_Exercise details_
Write out all of the data exactly as it appears.

_Information shown_
* BEGIN *

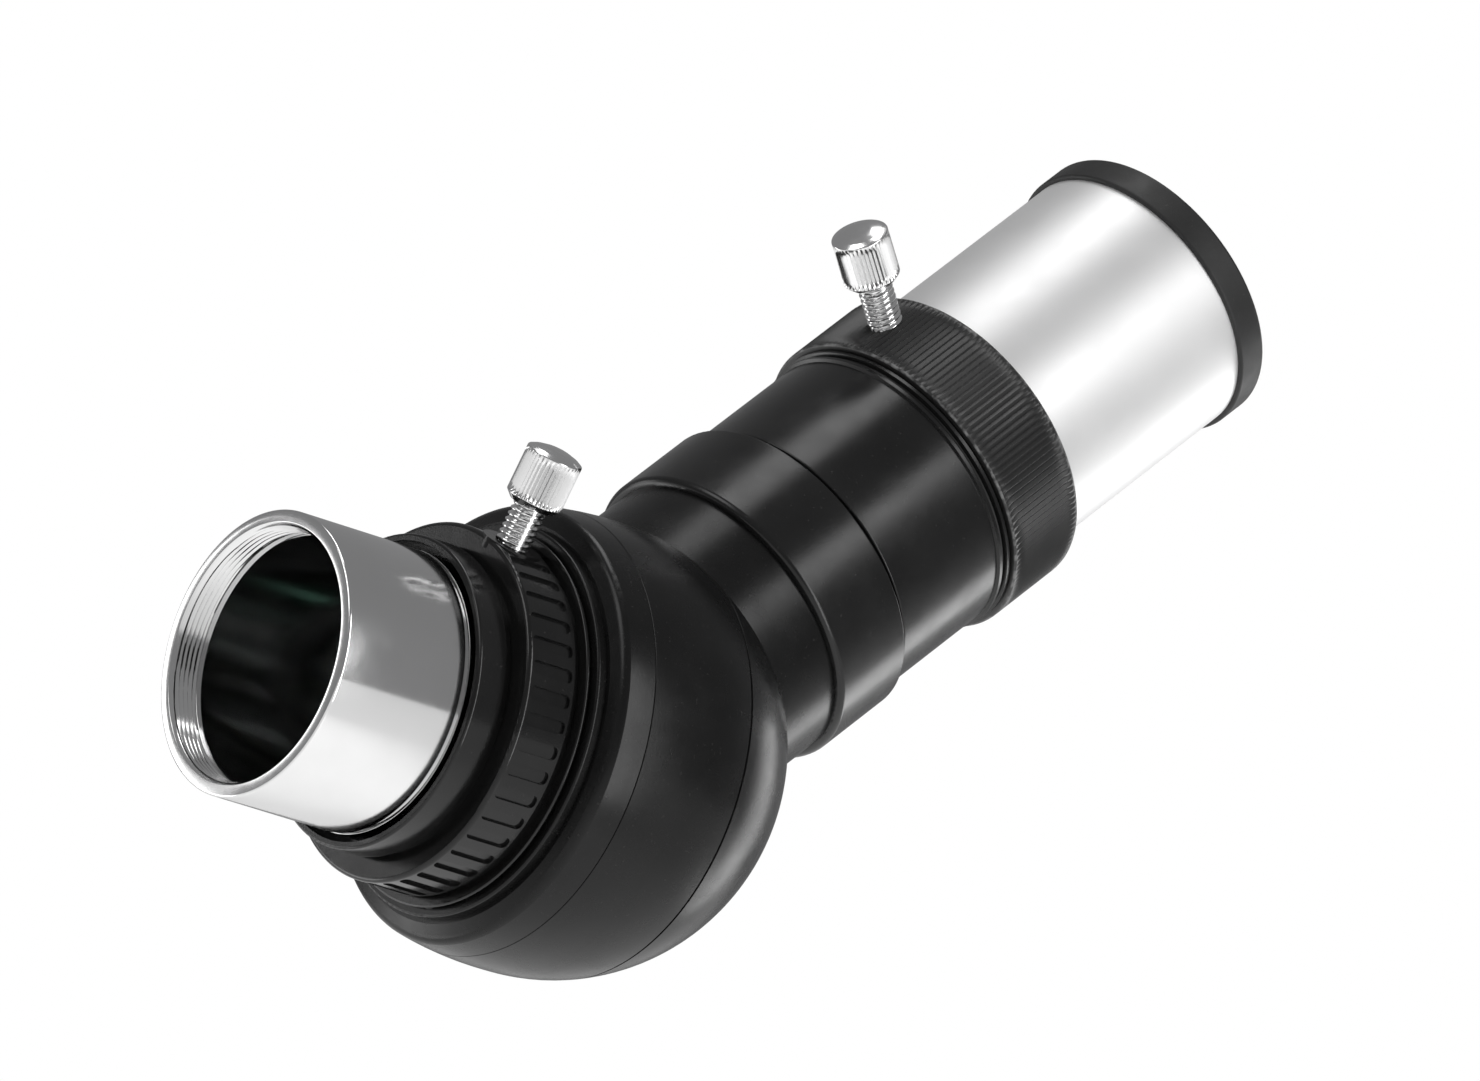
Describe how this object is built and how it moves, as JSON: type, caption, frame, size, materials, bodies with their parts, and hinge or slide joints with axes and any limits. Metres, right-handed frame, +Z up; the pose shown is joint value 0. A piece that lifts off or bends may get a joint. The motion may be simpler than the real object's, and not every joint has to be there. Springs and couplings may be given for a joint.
{
  "type": "star diagonal",
  "caption": "Forty-five degree erecting prism diagonal: round housing, slip-in nosepiece with ribbed clamp collar, knurled eyepiece clamp ring, thumbscrews and a removable eyepiece.",
  "frame": {"origin": "centre of the nosepiece mouth, where the light enters", "axes": "+X along the nosepiece axis the way the light travels, +Z up; the exit tube rises at 45 degrees in the XZ plane"},
  "size_m": [0.1232, 0.0506, 0.1065],
  "materials": {
    "collar_plastic": "glossy black moulded plastic",
    "housing_plastic": "semi-gloss black moulded plastic",
    "tube_black": "satin black",
    "ring_black": "black, fine straight knurl",
    "inner_black": "matt black anodised",
    "barrel_chrome": "polished",
    "thumbscrew_chrome": "bright plated",
    "barrel_satin": "satin silver",
    "rim_black": "matt black",
    "screw_steel": "blackened steel",
    "spring_steel": "bare spring steel",
    "cradle_black": "matt black",
    "pad_cork": "thin cork rubber",
    "optical_glass": "polished and coated"
  },
  "bodies": {
    "diagonal": {"nosepiece_barrel": "barrel_chrome", "nosepiece_lock_ring": "inner_black", "front_cover": "housing_plastic", "cover_screws": "screw_steel", "housing_body": "housing_plastic", "rear_cap": "housing_plastic", "prism": "optical_glass", "prism_cradle": "cradle_black", "prism_pads": "pad_cork", "prism_clip": "spring_steel", "clip_screws": "screw_steel", "neck_baffle": "inner_black", "neck_band": "tube_black", "holder_tube": "tube_black", "clamp_ring": "ring_black"},
    "collar": {"drawtube_collar": "collar_plastic"},
    "collar_screw": {"collar_screw_stud": "thumbscrew_chrome"},
    "collar_knob": {"collar_screw_head": "thumbscrew_chrome"},
    "holder_screw": {"holder_screw_stud": "thumbscrew_chrome"},
    "holder_knob": {"holder_screw_head": "thumbscrew_chrome"},
    "eyepiece": {"eyepiece_barrel": "barrel_satin", "eyepiece_rim": "rim_black", "field_lens": "optical_glass", "field_stop": "inner_black", "lens_spacer": "inner_black", "eye_lens": "optical_glass", "lens_retaining_ring": "inner_black"}
  },
  "joints": [
    {"name": "collar_turn", "type": "hinge", "parent": "diagonal", "child": "collar", "pos_m": [0.023, 0, 0], "axis": [1, 0, 0], "continuous": true},
    {"name": "collar_screw_travel", "type": "slide", "parent": "collar", "child": "collar_screw", "axis": [0, -0.4067, 0.9135], "range_m": [0, 0.0028]},
    {"name": "collar_screw_turn", "type": "hinge", "parent": "collar_screw", "child": "collar_knob", "pos_m": [0.0249, 0, 0], "axis": [0, -0.4067, 0.9135], "range_deg": [0, 1440]},
    {"name": "holder_screw_travel", "type": "slide", "parent": "diagonal", "child": "holder_screw", "axis": [-0.6909, -0.213, 0.6909], "range_m": [0, 0.0021]},
    {"name": "holder_screw_turn", "type": "hinge", "parent": "holder_screw", "child": "holder_knob", "pos_m": [0.08499, 0, 0.04299], "axis": [-0.6909, -0.213, 0.6909], "range_deg": [0, 1080]},
    {"name": "eyepiece_slide", "type": "slide", "parent": "diagonal", "child": "eyepiece", "axis": [0.7071, 0, 0.7071], "range_m": [0, 0.026]}
  ],
  "couplings": [
    {"joint": "collar_screw_turn", "follows": "collar_screw_travel", "rad_per_m": 8976},
    {"joint": "holder_screw_turn", "follows": "holder_screw_travel", "rad_per_m": 8976}
  ]
}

* END *

_Answer to this task_
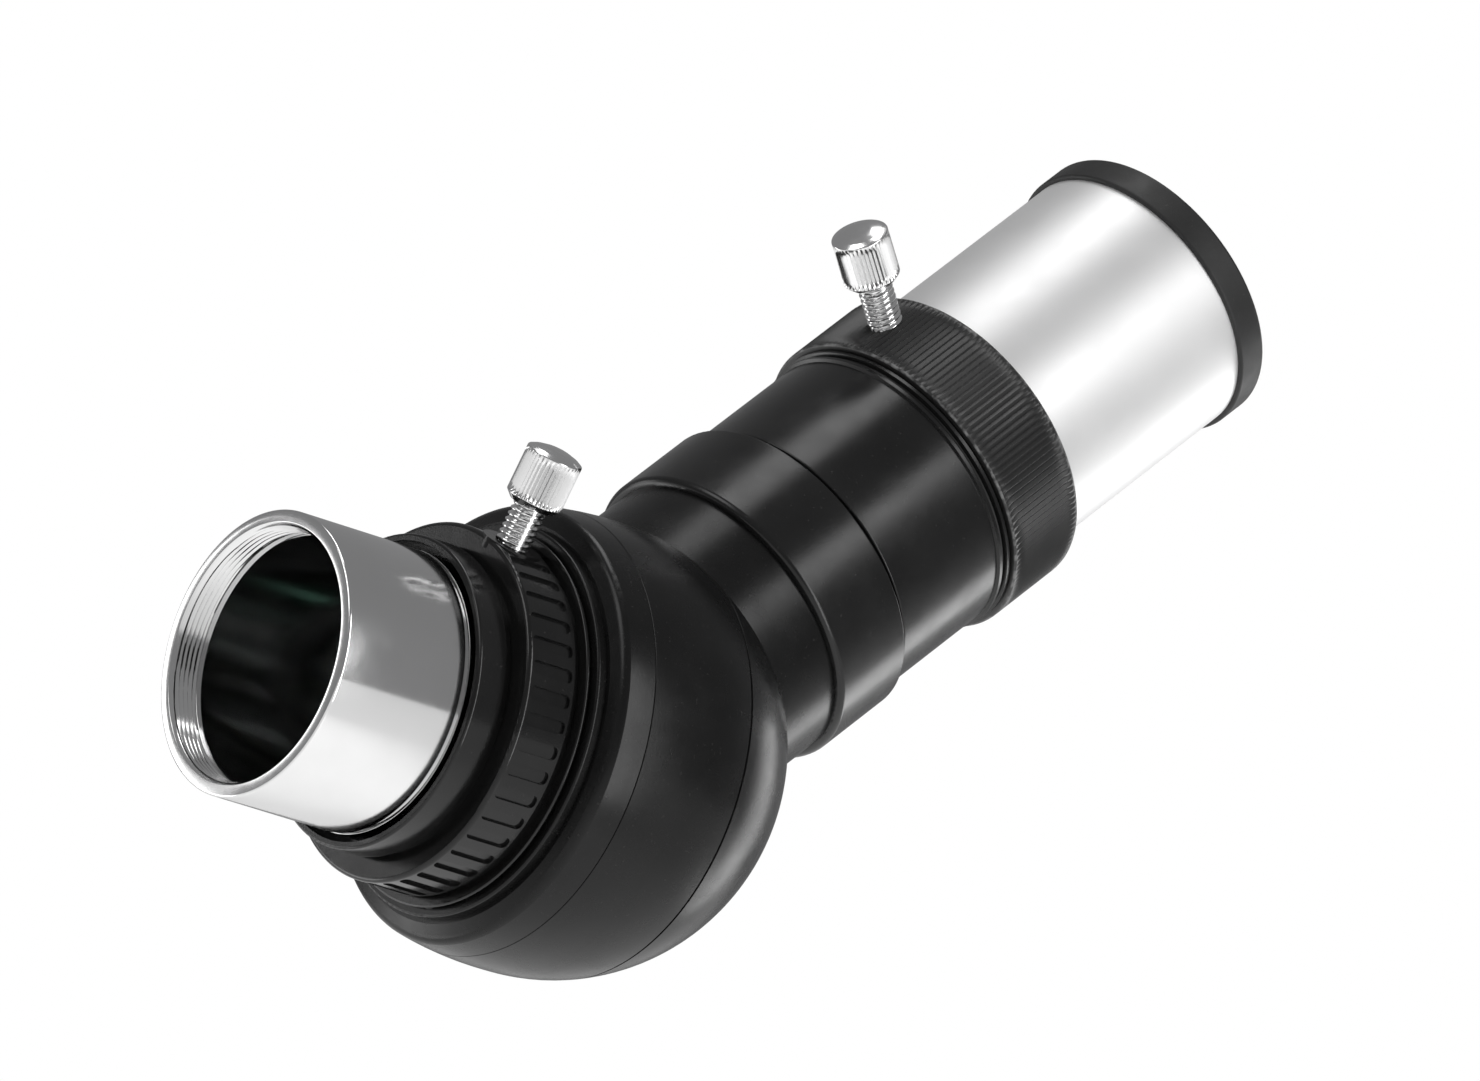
Describe how this object is built and how it moves, as JSON: type, caption, frame, size, materials, bodies with their parts, and hinge or slide joints with axes and any limits. Metres, right-handed frame, +Z up; the pose shown is joint value 0. A piece that lifts off or bends may get a joint. The motion may be simpler than the real object's, and not every joint has to be there. Springs and couplings may be given for a joint.
{
  "type": "star diagonal",
  "caption": "Forty-five degree erecting prism diagonal: round housing, slip-in nosepiece with ribbed clamp collar, knurled eyepiece clamp ring, thumbscrews and a removable eyepiece.",
  "frame": {"origin": "centre of the nosepiece mouth, where the light enters", "axes": "+X along the nosepiece axis the way the light travels, +Z up; the exit tube rises at 45 degrees in the XZ plane"},
  "size_m": [0.1232, 0.0506, 0.1065],
  "materials": {
    "collar_plastic": "glossy black moulded plastic",
    "housing_plastic": "semi-gloss black moulded plastic",
    "tube_black": "satin black",
    "ring_black": "black, fine straight knurl",
    "inner_black": "matt black anodised",
    "barrel_chrome": "polished",
    "thumbscrew_chrome": "bright plated",
    "barrel_satin": "satin silver",
    "rim_black": "matt black",
    "screw_steel": "blackened steel",
    "spring_steel": "bare spring steel",
    "cradle_black": "matt black",
    "pad_cork": "thin cork rubber",
    "optical_glass": "polished and coated"
  },
  "bodies": {
    "diagonal": {"nosepiece_barrel": "barrel_chrome", "nosepiece_lock_ring": "inner_black", "front_cover": "housing_plastic", "cover_screws": "screw_steel", "housing_body": "housing_plastic", "rear_cap": "housing_plastic", "prism": "optical_glass", "prism_cradle": "cradle_black", "prism_pads": "pad_cork", "prism_clip": "spring_steel", "clip_screws": "screw_steel", "neck_baffle": "inner_black", "neck_band": "tube_black", "holder_tube": "tube_black", "clamp_ring": "ring_black"},
    "collar": {"drawtube_collar": "collar_plastic"},
    "collar_screw": {"collar_screw_stud": "thumbscrew_chrome"},
    "collar_knob": {"collar_screw_head": "thumbscrew_chrome"},
    "holder_screw": {"holder_screw_stud": "thumbscrew_chrome"},
    "holder_knob": {"holder_screw_head": "thumbscrew_chrome"},
    "eyepiece": {"eyepiece_barrel": "barrel_satin", "eyepiece_rim": "rim_black", "field_lens": "optical_glass", "field_stop": "inner_black", "lens_spacer": "inner_black", "eye_lens": "optical_glass", "lens_retaining_ring": "inner_black"}
  },
  "joints": [
    {"name": "collar_turn", "type": "hinge", "parent": "diagonal", "child": "collar", "pos_m": [0.023, 0, 0], "axis": [1, 0, 0], "continuous": true},
    {"name": "collar_screw_travel", "type": "slide", "parent": "collar", "child": "collar_screw", "axis": [0, -0.4067, 0.9135], "range_m": [0, 0.0028]},
    {"name": "collar_screw_turn", "type": "hinge", "parent": "collar_screw", "child": "collar_knob", "pos_m": [0.0249, 0, 0], "axis": [0, -0.4067, 0.9135], "range_deg": [0, 1440]},
    {"name": "holder_screw_travel", "type": "slide", "parent": "diagonal", "child": "holder_screw", "axis": [-0.6909, -0.213, 0.6909], "range_m": [0, 0.0021]},
    {"name": "holder_screw_turn", "type": "hinge", "parent": "holder_screw", "child": "holder_knob", "pos_m": [0.08499, 0, 0.04299], "axis": [-0.6909, -0.213, 0.6909], "range_deg": [0, 1080]},
    {"name": "eyepiece_slide", "type": "slide", "parent": "diagonal", "child": "eyepiece", "axis": [0.7071, 0, 0.7071], "range_m": [0, 0.026]}
  ],
  "couplings": [
    {"joint": "collar_screw_turn", "follows": "collar_screw_travel", "rad_per_m": 8976},
    {"joint": "holder_screw_turn", "follows": "holder_screw_travel", "rad_per_m": 8976}
  ]
}